Lembrando Ruy
O pai, num misto de fúria e decepção, arrasava o filho adolescente: “Maurício, você me envergonha. Mais uma vez foi reprovado na escola. Na sua idade, Ruy Barbosa já cursava a Faculdade de Direito do Recife”. O jovem, malandrinho safo, não deixou por menos, respondendo à queima bucha: “E na sua idade, ele já era ministro da Fazenda do primeiro governo republicano”.
Isso fazia parte do anedotário escolar no meu tempo de ginasiano. Época em que os bons professores tinham a fama de reprovadores pela própria natureza. Os mestres eram respeitadíssimos e as escolas públicas chamadas de “templos do saber”. Ruy Barbosa era o símbolo da ”inteligência brasileira”, um paradigma e exemplo de homem público. Em geral, o melhor aluno, o “nerd” daquela época, era chamado de o “Ruy Barbosa” da classe.
Reminiscências. Coisas do passado. História. Agora os tempos são outros.
Mas, o nome de Ruy Barbosa se eternizou. E, cabe lembrar que 2023 assinala o centenário de sua morte, ocorrida em 10 de março de 1923.

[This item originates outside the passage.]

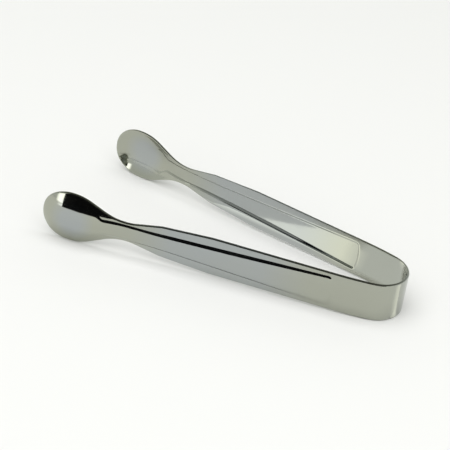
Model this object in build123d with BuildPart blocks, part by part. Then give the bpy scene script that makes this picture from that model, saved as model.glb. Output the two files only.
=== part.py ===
"""Ice tongs pressed from one strip of spring stainless steel.

The strip is bent into a bow and ends in two spoon-shaped bowls whose hollows face each other.
Each zone of the strip is its own node: the bow's crown, and on each arm a shoulder, a ribbed
shank, a neck and a bowl. The arms flex at the ends of the crown, where each shoulder starts in
a half-round knuckle that turns in a socket of the crown.

Millimetres. +X points towards the bow and the bowls point along -X. Y is the way the arms open,
with the left arm on -Y. +Z is up, across the strip. The origin is under the middle of the tongs.
"""

import os
from math import cos, radians, sin

from build123d import *

# Strip
strip_thickness = 1.2
strip_width = 20.8
half_thickness = strip_thickness / 2

# Bow, seen from above. Every radius is to the middle of the strip's thickness.
crown_radius = 14.1
crown_end_angle = 76.0  # where the crown stops, turned from its outermost point
arm_splay = 7.8  # angle between a shank and the X axis
shoulder_length = 17.9
socket_clearance = 0.15  # between a shoulder's round knuckle and the crown's socket

# Shank, measured along its middle line from the end of the shoulder
shank_length = 88.6
taper_start = 62.6  # full width up to here
waist_width = 17.2  # width at the end of the shank

# Raised panel pressed into the shank: raised outside, sunk inside
rib_start = 1.8
rib_end = 84.0
rib_start_width = 15.8
rib_end_width = 8.4
rib_depth = 1.0
rib_wall_angle = 45.0
rib_end_bulge = 0.9  # the blunt end bows out towards the crown

# Neck and bowl, measured from the end of the shank
neck_splay = 1.5  # the neck turns out from the shank by this much
bowl_tuck = 3.5  # the bowl turns back in from the neck by this much
neck_length = 29.0
neck_waist_radius = 25.0
throat_length = 9.0  # straight stretch between the neck's waist and the bowl's cheek
throat_angle = 24.0
waist_turn = 34.7  # turn of the waist's curve, from the throat to the neck's straight side
cheek_radius = 23.0
bowl_centre = 46.1  # where the bowl is widest
bowl_width = 27.2
bowl_front = 15.1  # from the widest place to the tip
bowl_back = 17.0  # from the widest place to where the hollow starts
bowl_depth = 4.2  # from the rim to the deepest point inside
rim_width = 1.3


def direction(angle):
    """A unit vector in the XY plane."""
    return Vector(cos(radians(angle)), sin(radians(angle)))


def ring_sector(centre, radius, start_angle, turn):
    """The plan of a stretch of strip bent round a centre."""
    with BuildSketch() as plan:
        with BuildLine():
            inner = CenterArc(centre, radius - half_thickness, start_angle, turn)
            outer = CenterArc(centre, radius + half_thickness, start_angle, turn)
            Line(inner @ 0, outer @ 0)
            Line(inner @ 1, outer @ 1)
        make_face()
    return plan.sketch


# Points and directions of the bow's plan
crown_centre = Vector(-crown_radius, 0)
left_hinge = crown_centre + direction(-crown_end_angle) * crown_radius
right_hinge = Vector(left_hinge.X, -left_hinge.Y)
shoulder_turn = 90 - crown_end_angle - arm_splay
shoulder_radius = shoulder_length / radians(shoulder_turn)
shoulder_centre = left_hinge - direction(-crown_end_angle) * shoulder_radius
shank_start = shoulder_centre + direction(-crown_end_angle - shoulder_turn) * shoulder_radius

# Working planes on the left arm: x runs along the arm away from the bow, z points outwards
shank_plane = Plane(
    origin=shank_start,
    x_dir=direction(180 + arm_splay),
    z_dir=direction(arm_splay - 90),
)
neck_angle = arm_splay + neck_splay
neck_plane = Plane(
    origin=shank_plane.from_local_coords(Vector(shank_length, 0, 0)),
    x_dir=direction(180 + neck_angle),
    z_dir=direction(neck_angle - 90),
)
bowl_angle = neck_angle - bowl_tuck
bowl_plane = Plane(
    origin=neck_plane.from_local_coords(Vector(neck_length, 0, 0)),
    x_dir=direction(180 + bowl_angle),
    z_dir=direction(bowl_angle - 90),
)


# Crown: the tight bend of the bow, with a socket at each end
with BuildPart() as bow_crown:
    with BuildSketch(Plane.XY.offset(-strip_width / 2)):
        add(ring_sector(crown_centre, crown_radius, -crown_end_angle, 2 * crown_end_angle))
        with Locations(left_hinge, right_hinge):
            Circle(half_thickness + socket_clearance, mode=Mode.SUBTRACT)
    extrude(amount=strip_width)


# Shoulder: the gentle bend between the crown and the shank
with BuildPart() as left_shoulder:
    with BuildSketch(Plane.XY.offset(-strip_width / 2)):
        add(ring_sector(shoulder_centre, shoulder_radius, -crown_end_angle, -shoulder_turn))
        with Locations(left_hinge):
            Circle(half_thickness)
    extrude(amount=strip_width)


# Shank: the flat handle, narrowing towards the neck, with its raised panel
with BuildSketch(Plane.XY) as rib_outline:
    with BuildLine():
        sides = Polyline(
            (rib_start, rib_start_width / 2),
            (rib_end, rib_end_width / 2),
            (rib_end, -rib_end_width / 2),
            (rib_start, -rib_start_width / 2),
        )
        ThreePointArc(sides @ 1, (rib_start - rib_end_bulge, 0), sides @ 0)
    make_face()

with BuildPart() as left_shank:
    with BuildSketch(shank_plane.offset(-half_thickness)):
        with BuildLine():
            Polyline(
                (0, strip_width / 2),
                (taper_start, strip_width / 2),
                (shank_length, waist_width / 2),
                (shank_length, -waist_width / 2),
                (taper_start, -strip_width / 2),
                (0, -strip_width / 2),
                close=True,
            )
        make_face()
    extrude(amount=strip_thickness)
    with BuildSketch(shank_plane.offset(half_thickness)):
        add(rib_outline.sketch)
    extrude(amount=rib_depth, taper=rib_wall_angle)
    with BuildSketch(shank_plane.offset(-half_thickness)):
        add(rib_outline.sketch)
    extrude(amount=rib_depth, taper=rib_wall_angle, mode=Mode.SUBTRACT)


# Outline of neck and bowl: half of it is drawn, from the tip back to the shank, and mirrored
with BuildSketch(Plane.XY) as spoon_outline:
    with BuildLine():
        tip = EllipticalCenterArc((bowl_centre, 0), bowl_front, bowl_width / 2, arc_size=90)
        cheek = JernArc(tip @ 1, (-1, 0), cheek_radius, throat_angle)
        throat = PolarLine(cheek @ 1, throat_length, direction=cheek % 1)
        waist = JernArc(throat @ 1, throat % 1, neck_waist_radius, -waist_turn)
        side = Line(waist @ 1, (0, waist_width / 2))
        Line(side @ 1, (0, 0))
        Line((0, 0), tip @ 0)
    make_face()
    mirror(about=Plane.XZ)


def dome(base_radius, height):
    """A solid cap, round from side to side and drawn out to the bowl's length."""
    sphere_radius = (base_radius**2 + height**2) / (2 * height)
    halves = []
    for keep, reach in ((Keep.TOP, bowl_front), (Keep.BOTTOM, bowl_back)):
        stretch = (reach - bowl_width / 2 + base_radius) / base_radius
        with BuildPart() as half:
            with Locations((0, 0, height - sphere_radius)):
                Sphere(sphere_radius)
            split(bisect_by=Plane.XY, keep=Keep.TOP)
            split(bisect_by=Plane.YZ, keep=keep)
            scale(by=(stretch, 1, 1))
        halves.append(half.part)
    return halves[0] + halves[1]


def across(plane):
    """The plane that cuts the strip square at the start of a zone, facing along the arm."""
    return Plane(origin=plane.origin, x_dir=plane.y_dir, z_dir=plane.x_dir)


# Neck: the narrow waist behind the bowl
with BuildPart(neck_plane.offset(-half_thickness)) as left_neck:
    add(spoon_outline.sketch)
    extrude(amount=strip_thickness)
    split(bisect_by=across(shank_plane).offset(shank_length), keep=Keep.TOP)
    split(bisect_by=across(bowl_plane), keep=Keep.BOTTOM)


# Bowl: a thin-walled hollow with a narrow rim, open towards the other arm
with BuildPart(bowl_plane.offset(-half_thickness)) as left_bowl:
    with Locations((-neck_length, 0)):
        add(spoon_outline.sketch)
    extrude(amount=strip_thickness)
    with Locations((bowl_centre - neck_length, 0)):
        add(dome(bowl_width / 2, bowl_depth + strip_thickness))
        add(dome(bowl_width / 2 - rim_width, bowl_depth), mode=Mode.SUBTRACT)
    split(bisect_by=across(bowl_plane), keep=Keep.TOP)


# The right arm mirrors the left one
with BuildPart() as right_shoulder:
    add(mirror(left_shoulder.part, about=Plane.XZ))

with BuildPart() as right_shank:
    add(mirror(left_shank.part, about=Plane.XZ))

with BuildPart() as right_neck:
    add(mirror(left_neck.part, about=Plane.XZ))

with BuildPart() as right_bowl:
    add(mirror(left_bowl.part, about=Plane.XZ))


# Stand the tongs on z = 0 with the origin under their middle, and write one file per node
nodes = {
    "bow_crown": bow_crown.part,
    "left_shoulder": left_shoulder.part,
    "left_shank": left_shank.part,
    "left_neck": left_neck.part,
    "left_bowl": left_bowl.part,
    "right_shoulder": right_shoulder.part,
    "right_shank": right_shank.part,
    "right_neck": right_neck.part,
    "right_bowl": right_bowl.part,
}
whole = Compound(list(nodes.values())).bounding_box()
stand = Location((-whole.center().X, 0, -whole.min.Z))

os.makedirs("parts", exist_ok=True)
for name, node in nodes.items():
    placed = node.moved(stand)
    placed.label = name
    export_step(placed, f"parts/{name}.step")

for side, hinge in (("left", left_hinge), ("right", right_hinge)):
    place = stand.position + hinge
    print(f"{side} hinge at x {place.X:.3f}, y {place.Y:.3f} mm")
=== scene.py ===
from math import cos, radians, sin

import bmesh
import bpy
import numpy as np
from mathutils import Matrix, Vector


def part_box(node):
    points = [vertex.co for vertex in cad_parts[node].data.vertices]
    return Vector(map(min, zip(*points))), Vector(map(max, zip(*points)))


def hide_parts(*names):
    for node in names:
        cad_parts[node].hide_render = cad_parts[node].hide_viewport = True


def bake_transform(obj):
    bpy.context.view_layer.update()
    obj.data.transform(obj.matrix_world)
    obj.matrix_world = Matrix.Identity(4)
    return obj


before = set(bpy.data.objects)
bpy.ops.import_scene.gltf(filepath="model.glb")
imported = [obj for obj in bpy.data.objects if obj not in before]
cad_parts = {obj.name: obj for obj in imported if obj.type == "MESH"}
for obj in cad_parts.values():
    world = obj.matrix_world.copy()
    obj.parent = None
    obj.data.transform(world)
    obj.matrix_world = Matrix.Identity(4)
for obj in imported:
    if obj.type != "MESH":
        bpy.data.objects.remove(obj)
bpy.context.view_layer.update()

# The tongs are one strip of polished steel. Each half is cut as a flat blank, pressed, bent to
# the shape of its arm, and meets the other half in the middle of the bow.
# Lengths below are millimetres. "along" runs down the strip from the middle of the bow,
# "across" runs up the strip from its middle line, and "out" is away from the other arm.
# A pair of places, such as BOWL_DEEPENS, says where along the strip a change starts and ends.
MM = 0.001

bow_low, bow_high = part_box("bow_crown")
bowl_low, bowl_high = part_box("left_bowl")
STRIP_HALF_WIDTH = (bow_high.z - bow_low.z) / 2 / MM
MIDDLE_HEIGHT = (bow_high.z + bow_low.z) / 2 / MM
THICKNESS = 1.2
BOW_END = bow_high.x / MM - THICKNESS / 2

# Bends of the strip
CROWN_RADIUS = 14.1
CROWN_END = 18.7
CROWN_SOFTNESS = 3.0  # a bend runs out over twice its softness
SHOULDER_RADIUS = 165.4
SHOULDER_END = 36.6
SHOULDER_SOFTNESS = 5.0
NECK_FLARE = radians(1.5)
FLARE_START, FLARE_END = 125.0, 147.0
CURL_RADIUS = 208.0  # the bowls' rims curve towards each other
BOWL_CURLS = (154.0, 163.0)

# Outline
TAPER_START = 99.2
WAIST_START = 125.2
WAIST_HALF_WIDTH = 8.6
WAIST_RADIUS = 25.0
WAIST_TURN = radians(37)
THROAT_LENGTH = 8.2
THROAT_ANGLE = radians(25.5)
CHEEK_RADIUS = 23.0
WIDEST = 171.3
BOWL_HALF_WIDTH = 13.6
TIP_LENGTH = 15.5
TIP_SQUARENESS = 0.93  # under 1, the tip is a little fuller than an ellipse
BORDER = 1.0  # edge strip outside the blank's fine grid
OUTER_ROUNDING, OUTER_SEGMENTS = 0.8, 8
INNER_ROUNDING, INNER_SEGMENTS = 0.25, 4

# Pressed panel
PANEL_START = 38.6
PANEL_END_BULGE = 1.2
PANEL_HALF_WIDTH = 7.9
PANEL_NECK_HALF_WIDTH = 3.65
PANEL_NECK_START = 130.0
PANEL_TAPER_POWER = 1.15
PANEL_SPREAD = 3.3  # added to its half width as it runs out into the bowl
PANEL_SPREADS = (154.5, 161.0)
PANEL_HEIGHT = 1.0
PANEL_BOW_HEIGHT = 0.5
PANEL_RISES = (36.0, 90.0)
PANEL_NECK_HEIGHT = 0.5
PANEL_SINKS = (115.0, 148.0)
PANEL_RUNS_OUT = (150.0, 164.0)
PANEL_CROWN = 0.3
CORNER_RADIUS = 1.4
WALL_WIDTH = 1.9
NECK_WALL_WIDTH = 1.3
WALL_TIGHTENS = (110.0, 140.0)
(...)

Em 1870, Ruy, nascido na Bahia, bacharelou-se em Direito pela Faculdade de Direito de São Paulo, com apenas 21 anos. Foi advogado, jornalista, jurista, orador, político e diplomata. Como escritor foi membro da Academia Brasileira de Letras. Não é pouco. Mas, sua grandeza não se media apenas pelos títulos conquistados, mas pela sua vida brilhante de homem público. Joaquim Nabuco o definiu como “a mais poderosa máquina cerebral de nosso país”. Tudo isso num período de grande efervescência política e social.
Abolicionista e republicano convicto, foi político atuante no Brasil monárquico e na nascente República.
Para Ruy Barbosa, a política era “a arte de gerir o Estado, segundo princípios definidos, regras morais, leis escritas ou tradições respeitáveis”.
Defendia intransigentemente o Estado Democrático de Direito e as as liberdades individuais. Entendia que “o governo do povo para o povo tem a base da sua legitimidade na cultura da inteligência nacional pelo desenvolvimento do ensino”.
Por ironia do destino ou mera “coincidência”, o busto de Ruy Barbosa, entronizado no saguão do prédio onde funciona o Supremo Tribunal Federal em Brasília, foi vandalizado no fatídico domingo de 8 de janeiro. Naquele dia, trevas desceram sobre a capital federal, justificando aquele famoso desabafo de Ruy: “De tanto ver triunfar as nulidades, de tanto ver agigantarem-se os poderes nas mãos dos maus…”
Valha-nos o espírito de Ruy Barbosa, neste momento em que no Brasil vivemos um deserto de homens e de ideias.